Yes, the apostles were given authority. Your reference to Diotrephes may not bolster the idea of a person being considered the authoritative teacher in a church, though. He loved being a big-shot in his church, and tried to take over. Sadly, in my life, this rings familiar.

Fact is, some people are gifted with leadership skills. People will follow them, for good or ill. In the church, these people must practice servanthood. The net effect will be the ethos of the entire group is changed, and made to look more like Christ. It's not about ordination (which isn't biblical, either.)

If you're worried about heresy, worry about large gatherings where one guy can smell some power and attention, and you can't rebut him in public. That picture may meet the "authority" test, though.
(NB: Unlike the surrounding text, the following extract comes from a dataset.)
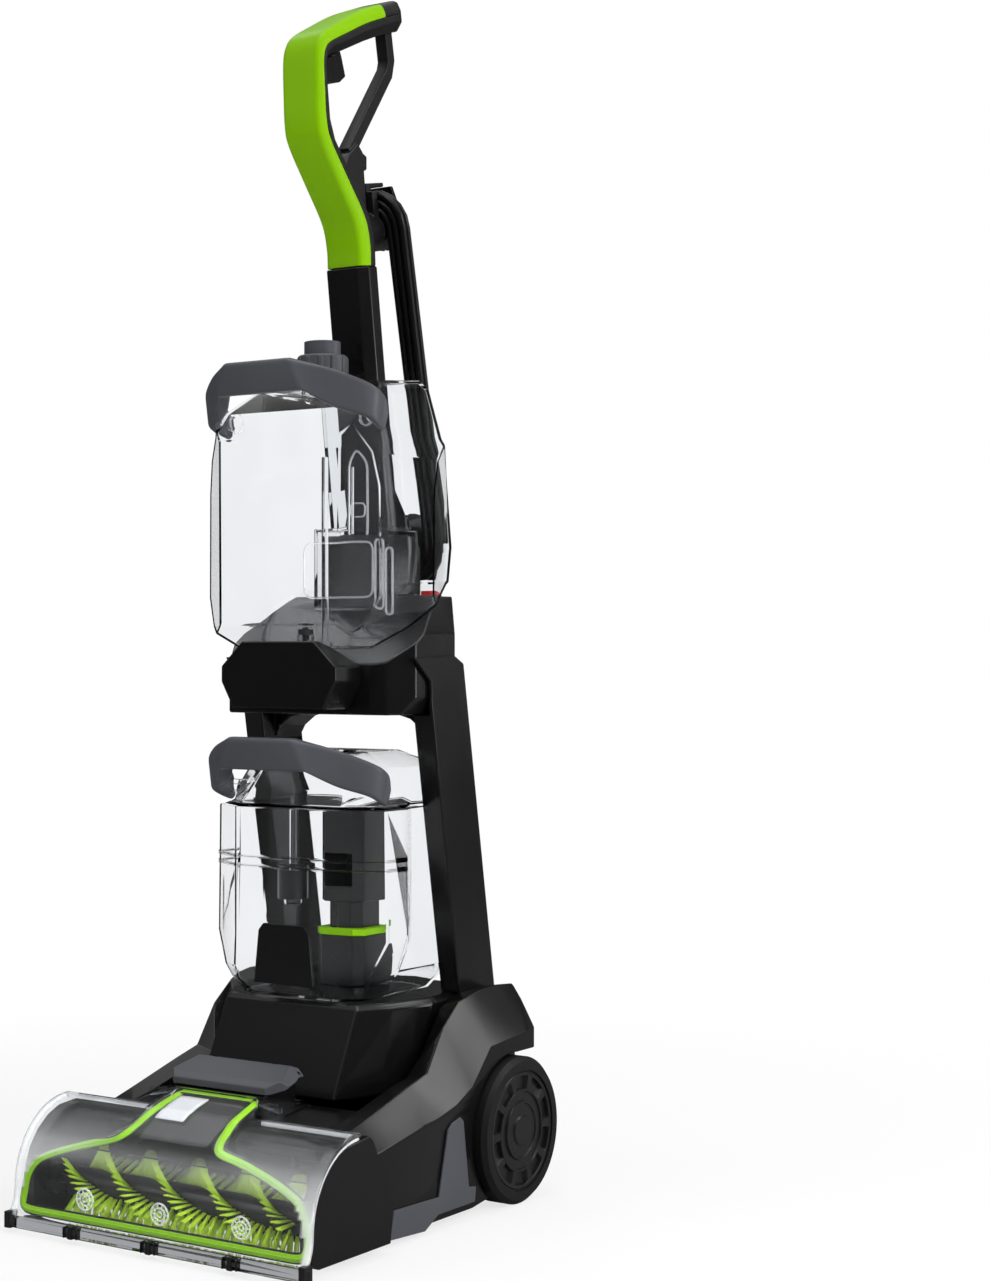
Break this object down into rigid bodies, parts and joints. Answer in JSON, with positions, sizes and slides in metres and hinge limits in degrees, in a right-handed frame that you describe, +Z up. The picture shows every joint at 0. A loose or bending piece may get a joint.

Barbara -- There are single people in our group. They comment that they feel like they have a family now, which is the coolest thing. In our gatherings, frankly, I don't think there's much emphasis on who's married and who's not.

Christopher -- By your own definition, the earliest churches weren't churches, either. They didn't instantly have appointed elders.

Many institutional church folks will disagree with you about the membership thing.

To say we have no authoritative teaching, again, is inaccurate. Where are the sermons in the N.T.? The gathered believers, listening to a lecture, week after week, from the authority? I don't ask this to be snarky, I mean it. Where is it?

This isn't to say it's *wrong*, but just to point out, using the common standard. For me, "not in the Bible" doesn't equal "wrong". My Xbox isn't in there, and neither is Sunday School, or paid local church staff.

Definitely, we don't have a revoke-your-membership-status ceremony. Could someone be removed from the fellowship? Absolutely.

In a way, I'm sorry we don't meet your criteria, and I hope that, with maturity, we'll agree on all this (perhaps it is me who must do the maturing -- that's *always* possible.) But your criteria will be instructive for those who wonder why I even talk about this stuff.